[RECORDED INFORMATION]

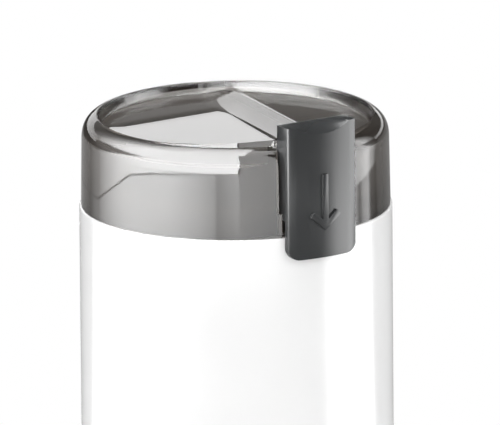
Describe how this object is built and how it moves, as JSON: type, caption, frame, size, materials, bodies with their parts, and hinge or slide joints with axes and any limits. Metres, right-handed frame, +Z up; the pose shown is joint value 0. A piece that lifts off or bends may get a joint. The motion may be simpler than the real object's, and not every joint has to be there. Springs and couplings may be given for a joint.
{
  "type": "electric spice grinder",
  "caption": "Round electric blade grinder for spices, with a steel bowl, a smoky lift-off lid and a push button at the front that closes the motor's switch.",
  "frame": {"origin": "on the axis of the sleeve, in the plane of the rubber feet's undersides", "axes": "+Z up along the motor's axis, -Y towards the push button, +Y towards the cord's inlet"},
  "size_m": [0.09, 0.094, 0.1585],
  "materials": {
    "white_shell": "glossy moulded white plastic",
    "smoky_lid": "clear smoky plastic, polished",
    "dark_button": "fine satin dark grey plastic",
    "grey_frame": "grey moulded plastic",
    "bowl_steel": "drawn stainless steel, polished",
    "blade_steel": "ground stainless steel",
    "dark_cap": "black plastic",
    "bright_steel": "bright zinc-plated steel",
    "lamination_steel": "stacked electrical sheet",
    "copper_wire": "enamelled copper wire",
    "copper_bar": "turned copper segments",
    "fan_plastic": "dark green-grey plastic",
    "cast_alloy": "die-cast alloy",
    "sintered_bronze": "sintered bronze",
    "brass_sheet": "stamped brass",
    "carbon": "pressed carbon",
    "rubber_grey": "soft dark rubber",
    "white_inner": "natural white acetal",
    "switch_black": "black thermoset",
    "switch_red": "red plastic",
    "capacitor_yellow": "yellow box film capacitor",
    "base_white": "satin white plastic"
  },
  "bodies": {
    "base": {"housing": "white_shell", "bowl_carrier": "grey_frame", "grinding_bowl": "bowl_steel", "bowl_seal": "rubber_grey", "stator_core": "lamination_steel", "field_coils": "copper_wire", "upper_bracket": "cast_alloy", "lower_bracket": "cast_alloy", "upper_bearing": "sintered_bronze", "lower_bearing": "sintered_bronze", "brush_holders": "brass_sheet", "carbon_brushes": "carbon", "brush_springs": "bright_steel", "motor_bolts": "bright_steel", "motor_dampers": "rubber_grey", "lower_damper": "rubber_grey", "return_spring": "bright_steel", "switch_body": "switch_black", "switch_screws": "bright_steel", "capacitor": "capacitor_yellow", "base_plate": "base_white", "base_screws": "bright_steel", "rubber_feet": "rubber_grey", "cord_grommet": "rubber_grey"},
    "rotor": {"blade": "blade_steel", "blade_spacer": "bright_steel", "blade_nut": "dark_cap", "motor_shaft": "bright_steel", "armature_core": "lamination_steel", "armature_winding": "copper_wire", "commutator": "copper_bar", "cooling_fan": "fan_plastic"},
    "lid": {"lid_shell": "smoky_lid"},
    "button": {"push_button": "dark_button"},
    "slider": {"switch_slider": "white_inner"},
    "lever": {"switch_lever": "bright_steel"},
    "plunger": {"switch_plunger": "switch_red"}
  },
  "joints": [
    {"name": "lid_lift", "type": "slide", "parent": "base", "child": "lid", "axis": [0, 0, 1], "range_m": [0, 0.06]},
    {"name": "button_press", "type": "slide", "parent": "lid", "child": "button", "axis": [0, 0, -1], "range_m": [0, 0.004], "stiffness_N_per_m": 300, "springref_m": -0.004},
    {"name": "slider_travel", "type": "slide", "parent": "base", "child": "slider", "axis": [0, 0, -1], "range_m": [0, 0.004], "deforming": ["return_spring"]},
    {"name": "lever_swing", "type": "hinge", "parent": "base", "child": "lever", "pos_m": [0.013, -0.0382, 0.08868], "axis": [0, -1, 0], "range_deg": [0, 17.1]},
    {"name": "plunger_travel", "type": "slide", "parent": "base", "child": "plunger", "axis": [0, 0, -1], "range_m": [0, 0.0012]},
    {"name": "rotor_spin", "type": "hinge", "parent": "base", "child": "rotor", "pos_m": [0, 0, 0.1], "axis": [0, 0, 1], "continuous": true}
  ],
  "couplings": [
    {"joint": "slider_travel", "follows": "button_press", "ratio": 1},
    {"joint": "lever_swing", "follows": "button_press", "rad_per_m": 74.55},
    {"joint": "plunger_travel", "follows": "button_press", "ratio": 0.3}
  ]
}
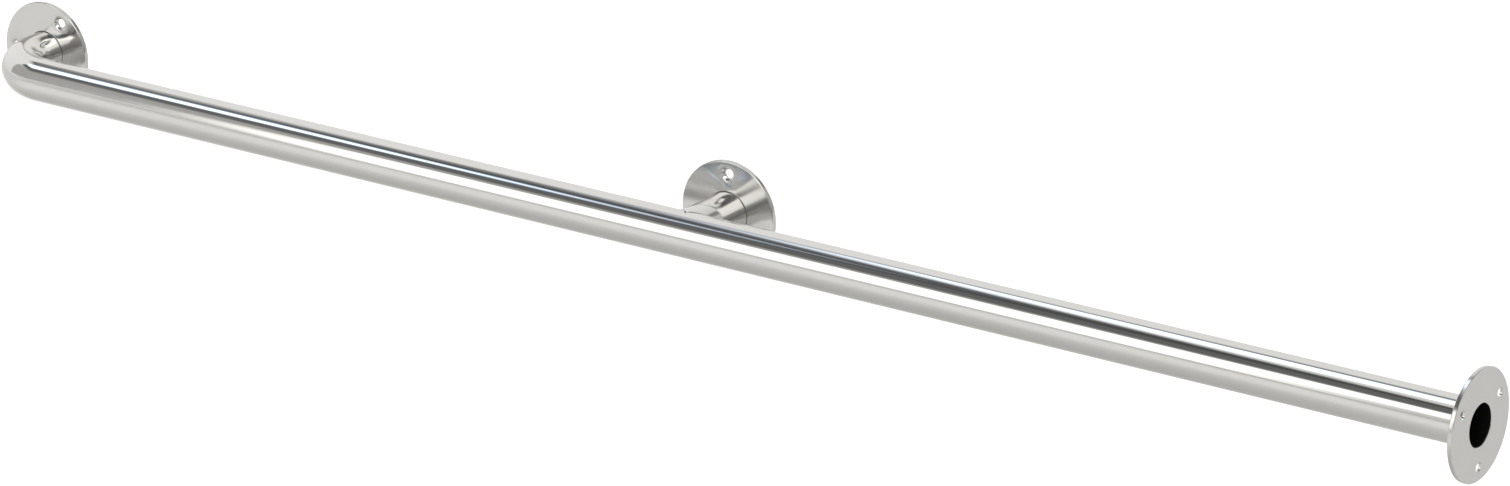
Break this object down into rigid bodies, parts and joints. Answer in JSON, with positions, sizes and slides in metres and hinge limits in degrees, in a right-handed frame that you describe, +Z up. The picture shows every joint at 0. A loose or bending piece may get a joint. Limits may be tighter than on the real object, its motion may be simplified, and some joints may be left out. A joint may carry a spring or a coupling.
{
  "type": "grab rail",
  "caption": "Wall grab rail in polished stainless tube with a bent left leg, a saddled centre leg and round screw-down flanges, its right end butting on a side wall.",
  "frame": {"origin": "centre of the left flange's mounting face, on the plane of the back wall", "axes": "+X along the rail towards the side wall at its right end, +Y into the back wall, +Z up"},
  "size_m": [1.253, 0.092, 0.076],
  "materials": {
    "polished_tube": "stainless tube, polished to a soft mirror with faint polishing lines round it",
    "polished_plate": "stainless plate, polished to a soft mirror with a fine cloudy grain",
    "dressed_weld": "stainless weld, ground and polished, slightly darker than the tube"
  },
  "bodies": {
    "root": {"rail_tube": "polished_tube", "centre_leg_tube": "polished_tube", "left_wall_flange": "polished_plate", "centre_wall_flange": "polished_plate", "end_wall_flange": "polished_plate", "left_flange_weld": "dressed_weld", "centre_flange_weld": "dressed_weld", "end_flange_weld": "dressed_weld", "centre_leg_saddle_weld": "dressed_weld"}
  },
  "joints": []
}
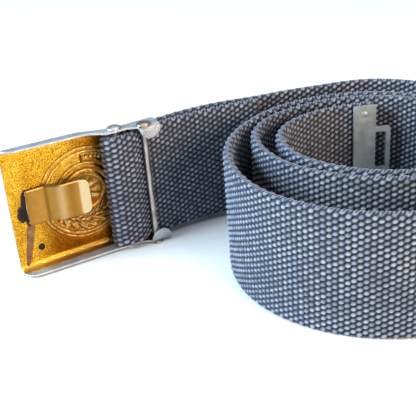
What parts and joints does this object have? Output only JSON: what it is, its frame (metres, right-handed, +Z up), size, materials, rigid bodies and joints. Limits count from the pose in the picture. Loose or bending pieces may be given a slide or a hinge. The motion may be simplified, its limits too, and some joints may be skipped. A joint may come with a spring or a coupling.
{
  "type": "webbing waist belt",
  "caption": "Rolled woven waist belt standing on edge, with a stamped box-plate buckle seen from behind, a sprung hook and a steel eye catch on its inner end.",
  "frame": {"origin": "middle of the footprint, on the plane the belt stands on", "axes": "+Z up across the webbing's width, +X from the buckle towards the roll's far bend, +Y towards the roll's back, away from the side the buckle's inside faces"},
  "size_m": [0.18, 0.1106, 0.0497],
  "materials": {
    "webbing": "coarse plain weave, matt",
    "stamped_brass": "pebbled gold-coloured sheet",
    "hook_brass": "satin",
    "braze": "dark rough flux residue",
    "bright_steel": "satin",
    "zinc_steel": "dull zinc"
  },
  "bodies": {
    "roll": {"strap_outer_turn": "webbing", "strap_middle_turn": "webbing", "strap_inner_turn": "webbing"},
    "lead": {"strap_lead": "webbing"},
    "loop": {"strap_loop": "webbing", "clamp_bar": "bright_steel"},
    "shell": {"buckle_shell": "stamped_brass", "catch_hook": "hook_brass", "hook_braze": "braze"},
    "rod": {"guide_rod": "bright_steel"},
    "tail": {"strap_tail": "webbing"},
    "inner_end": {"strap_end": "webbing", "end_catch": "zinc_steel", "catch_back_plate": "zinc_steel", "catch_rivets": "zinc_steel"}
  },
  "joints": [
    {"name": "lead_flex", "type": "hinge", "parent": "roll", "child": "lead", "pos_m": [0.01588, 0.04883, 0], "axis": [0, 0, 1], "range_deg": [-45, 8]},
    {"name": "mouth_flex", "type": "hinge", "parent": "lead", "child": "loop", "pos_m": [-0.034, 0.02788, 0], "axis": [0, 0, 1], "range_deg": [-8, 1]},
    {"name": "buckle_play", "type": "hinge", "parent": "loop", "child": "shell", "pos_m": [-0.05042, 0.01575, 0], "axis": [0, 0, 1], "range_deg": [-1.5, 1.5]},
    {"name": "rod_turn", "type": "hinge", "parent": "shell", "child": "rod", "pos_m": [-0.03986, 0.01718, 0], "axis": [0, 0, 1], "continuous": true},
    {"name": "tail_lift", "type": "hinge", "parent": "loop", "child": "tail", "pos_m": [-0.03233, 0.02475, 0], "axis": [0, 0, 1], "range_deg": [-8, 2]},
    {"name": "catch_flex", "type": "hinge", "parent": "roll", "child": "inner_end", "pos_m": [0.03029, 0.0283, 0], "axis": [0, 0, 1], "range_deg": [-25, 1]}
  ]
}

--

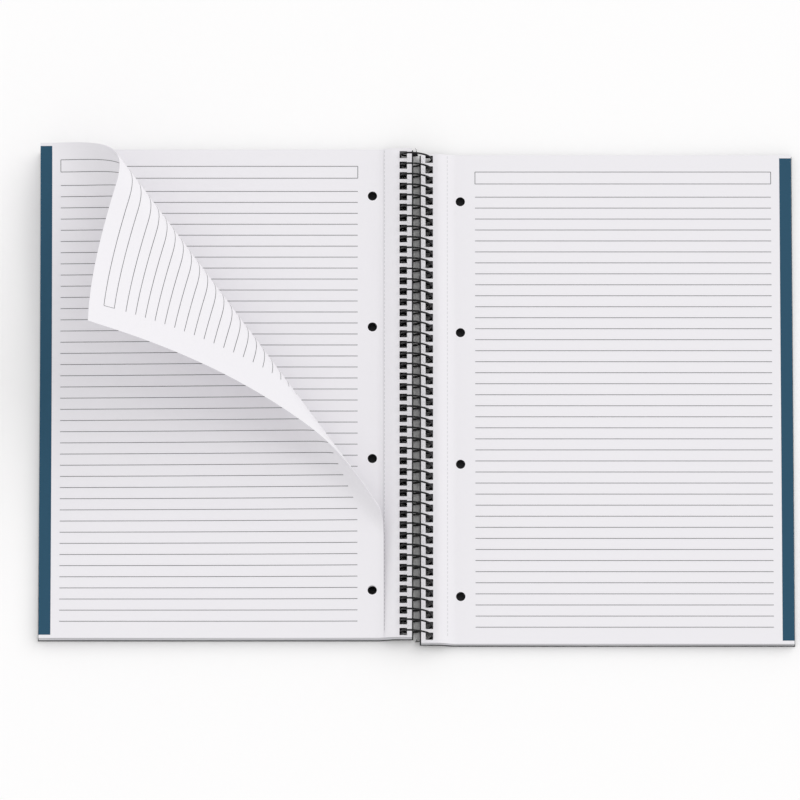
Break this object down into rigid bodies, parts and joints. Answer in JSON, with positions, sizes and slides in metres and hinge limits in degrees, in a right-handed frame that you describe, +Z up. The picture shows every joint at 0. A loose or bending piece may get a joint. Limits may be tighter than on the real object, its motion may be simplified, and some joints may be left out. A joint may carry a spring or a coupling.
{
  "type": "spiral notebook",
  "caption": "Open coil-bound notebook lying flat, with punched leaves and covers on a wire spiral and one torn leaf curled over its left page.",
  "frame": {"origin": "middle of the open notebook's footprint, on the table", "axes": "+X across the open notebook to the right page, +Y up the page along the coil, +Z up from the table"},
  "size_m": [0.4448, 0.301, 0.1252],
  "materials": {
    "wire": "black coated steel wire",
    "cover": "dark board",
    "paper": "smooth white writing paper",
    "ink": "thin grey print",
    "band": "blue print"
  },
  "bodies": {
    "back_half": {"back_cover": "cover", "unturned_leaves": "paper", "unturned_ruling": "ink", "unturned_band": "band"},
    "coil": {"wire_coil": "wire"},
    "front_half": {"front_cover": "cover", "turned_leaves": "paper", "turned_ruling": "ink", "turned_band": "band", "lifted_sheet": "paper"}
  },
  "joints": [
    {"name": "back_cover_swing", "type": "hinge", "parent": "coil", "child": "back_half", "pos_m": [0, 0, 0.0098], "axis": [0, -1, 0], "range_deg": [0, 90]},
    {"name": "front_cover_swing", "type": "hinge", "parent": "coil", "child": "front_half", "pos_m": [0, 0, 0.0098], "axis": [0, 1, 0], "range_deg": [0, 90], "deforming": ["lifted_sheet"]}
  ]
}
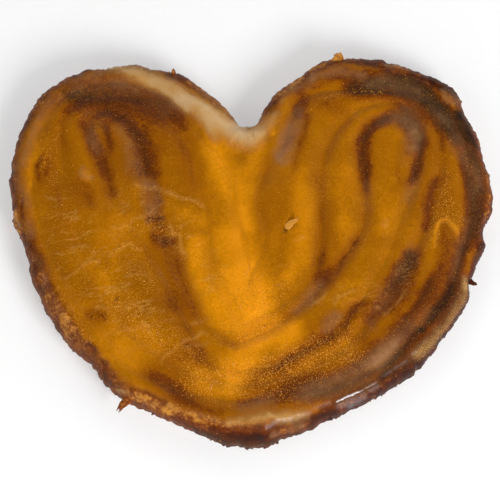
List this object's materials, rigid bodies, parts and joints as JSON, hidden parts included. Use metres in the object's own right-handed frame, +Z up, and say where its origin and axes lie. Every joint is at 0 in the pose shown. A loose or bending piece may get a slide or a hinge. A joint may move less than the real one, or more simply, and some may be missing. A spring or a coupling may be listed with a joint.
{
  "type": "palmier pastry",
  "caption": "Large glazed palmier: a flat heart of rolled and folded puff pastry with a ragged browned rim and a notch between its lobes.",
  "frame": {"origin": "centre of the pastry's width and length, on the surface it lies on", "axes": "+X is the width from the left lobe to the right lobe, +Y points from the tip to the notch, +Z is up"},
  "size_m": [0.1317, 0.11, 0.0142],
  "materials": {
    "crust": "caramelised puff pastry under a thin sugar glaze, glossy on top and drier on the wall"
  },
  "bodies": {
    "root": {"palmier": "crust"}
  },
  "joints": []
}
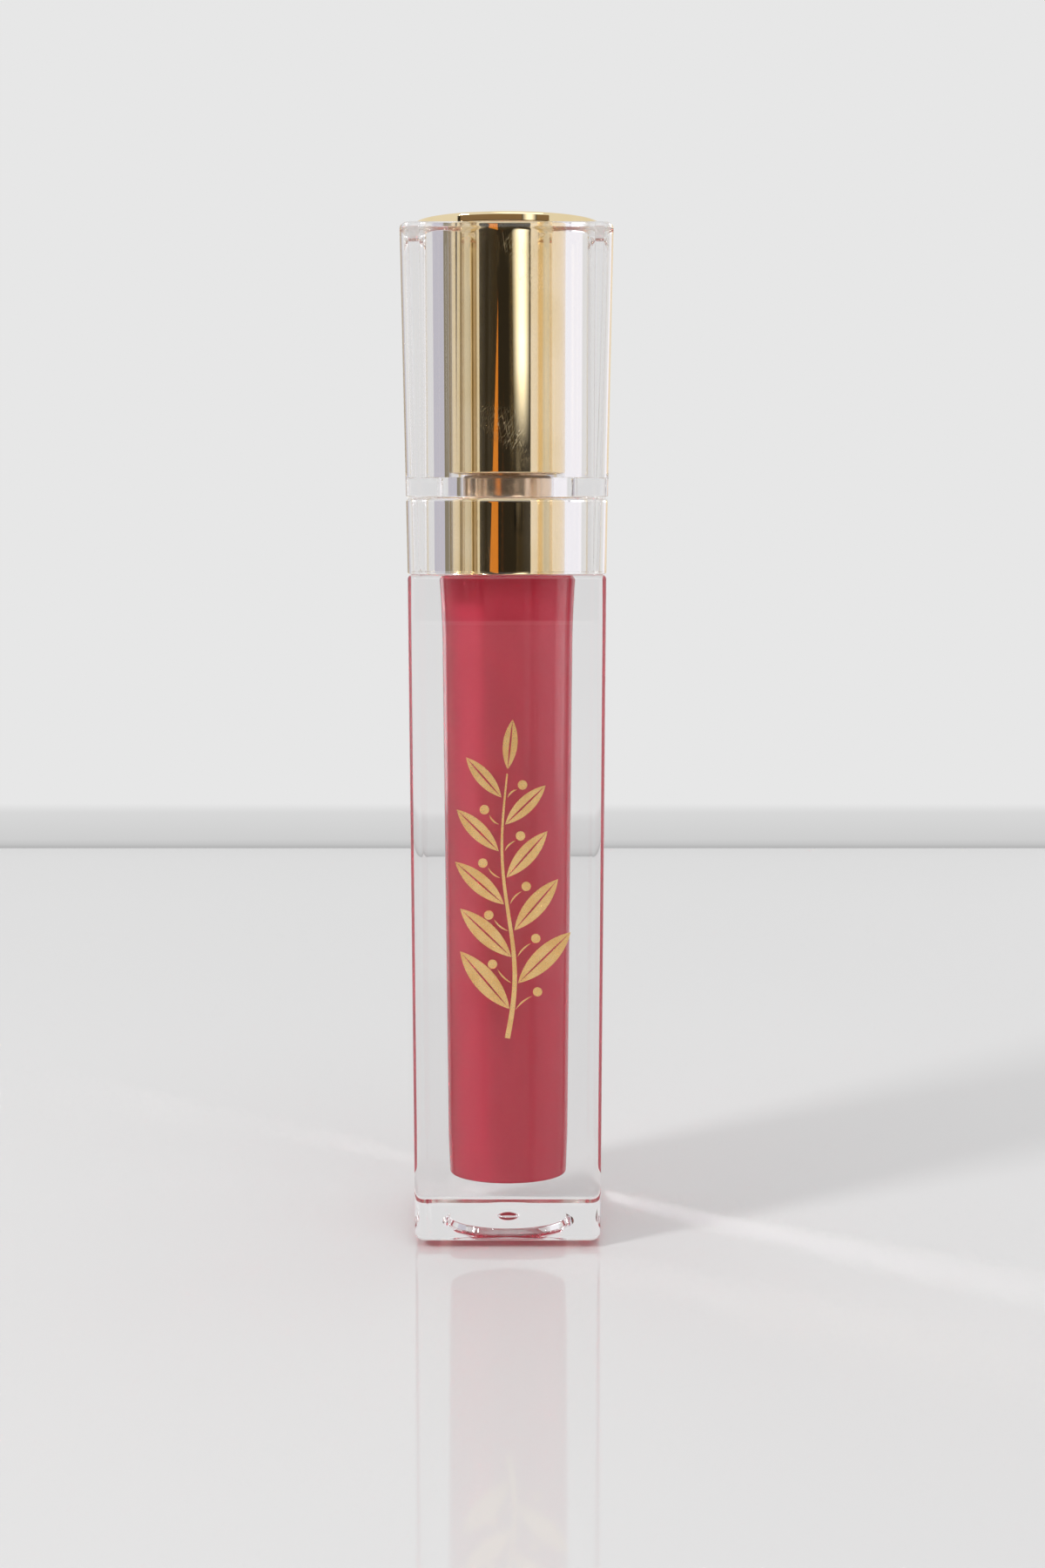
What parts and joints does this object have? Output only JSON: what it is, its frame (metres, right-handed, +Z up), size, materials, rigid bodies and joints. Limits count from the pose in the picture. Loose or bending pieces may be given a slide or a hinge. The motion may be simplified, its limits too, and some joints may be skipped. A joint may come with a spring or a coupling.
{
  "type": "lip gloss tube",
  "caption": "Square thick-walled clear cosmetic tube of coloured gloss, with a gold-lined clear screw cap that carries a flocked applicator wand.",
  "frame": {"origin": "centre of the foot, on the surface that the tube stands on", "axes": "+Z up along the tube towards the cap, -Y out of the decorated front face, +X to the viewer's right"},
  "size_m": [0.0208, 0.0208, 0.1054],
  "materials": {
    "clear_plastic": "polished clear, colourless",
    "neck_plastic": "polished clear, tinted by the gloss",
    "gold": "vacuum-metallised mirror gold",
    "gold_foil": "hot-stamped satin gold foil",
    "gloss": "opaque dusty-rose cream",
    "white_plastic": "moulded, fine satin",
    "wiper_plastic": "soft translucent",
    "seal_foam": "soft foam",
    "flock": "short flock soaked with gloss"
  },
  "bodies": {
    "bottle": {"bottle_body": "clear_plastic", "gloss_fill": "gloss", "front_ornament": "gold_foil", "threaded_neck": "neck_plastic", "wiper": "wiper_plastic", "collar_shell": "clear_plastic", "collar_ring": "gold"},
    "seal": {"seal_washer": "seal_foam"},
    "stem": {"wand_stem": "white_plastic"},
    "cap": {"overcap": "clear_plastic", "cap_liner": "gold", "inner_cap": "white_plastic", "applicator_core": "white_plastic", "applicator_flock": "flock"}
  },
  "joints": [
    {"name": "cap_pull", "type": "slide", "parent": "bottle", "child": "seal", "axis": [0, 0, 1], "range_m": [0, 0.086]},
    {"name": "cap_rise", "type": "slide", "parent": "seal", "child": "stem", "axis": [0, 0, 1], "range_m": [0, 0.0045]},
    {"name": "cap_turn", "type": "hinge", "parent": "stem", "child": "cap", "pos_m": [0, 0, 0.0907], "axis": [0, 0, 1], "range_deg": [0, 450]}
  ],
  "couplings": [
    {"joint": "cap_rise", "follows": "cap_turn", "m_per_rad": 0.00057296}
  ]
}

--

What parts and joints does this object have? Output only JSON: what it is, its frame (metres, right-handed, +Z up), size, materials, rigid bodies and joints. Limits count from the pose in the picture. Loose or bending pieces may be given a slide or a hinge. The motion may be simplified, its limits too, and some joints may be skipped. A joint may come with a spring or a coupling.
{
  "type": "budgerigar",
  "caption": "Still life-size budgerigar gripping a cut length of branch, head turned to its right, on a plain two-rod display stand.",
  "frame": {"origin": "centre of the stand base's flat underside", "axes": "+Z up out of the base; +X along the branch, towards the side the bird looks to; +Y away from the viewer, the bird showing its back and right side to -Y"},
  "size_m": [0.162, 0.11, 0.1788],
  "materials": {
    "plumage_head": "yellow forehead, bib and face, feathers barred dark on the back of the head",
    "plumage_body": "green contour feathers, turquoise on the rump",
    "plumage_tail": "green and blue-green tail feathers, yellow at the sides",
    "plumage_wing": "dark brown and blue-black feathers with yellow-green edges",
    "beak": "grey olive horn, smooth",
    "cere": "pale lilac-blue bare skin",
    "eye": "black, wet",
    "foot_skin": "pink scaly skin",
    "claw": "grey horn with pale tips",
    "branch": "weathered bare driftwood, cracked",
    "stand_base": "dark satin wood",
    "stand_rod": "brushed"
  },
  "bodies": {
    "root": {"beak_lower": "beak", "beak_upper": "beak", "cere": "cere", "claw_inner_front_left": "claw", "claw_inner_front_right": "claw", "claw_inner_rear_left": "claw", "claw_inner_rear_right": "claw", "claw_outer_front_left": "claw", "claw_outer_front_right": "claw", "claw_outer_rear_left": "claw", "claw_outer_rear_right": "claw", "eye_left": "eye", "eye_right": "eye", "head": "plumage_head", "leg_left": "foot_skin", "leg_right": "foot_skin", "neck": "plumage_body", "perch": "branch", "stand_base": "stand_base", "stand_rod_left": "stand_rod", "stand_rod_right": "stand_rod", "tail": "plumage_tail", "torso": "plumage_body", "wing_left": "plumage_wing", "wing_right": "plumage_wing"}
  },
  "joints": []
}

[STATED TASK]
Give only the number of lines in the data that hold the string "shown".

[WORKED ANSWER]
2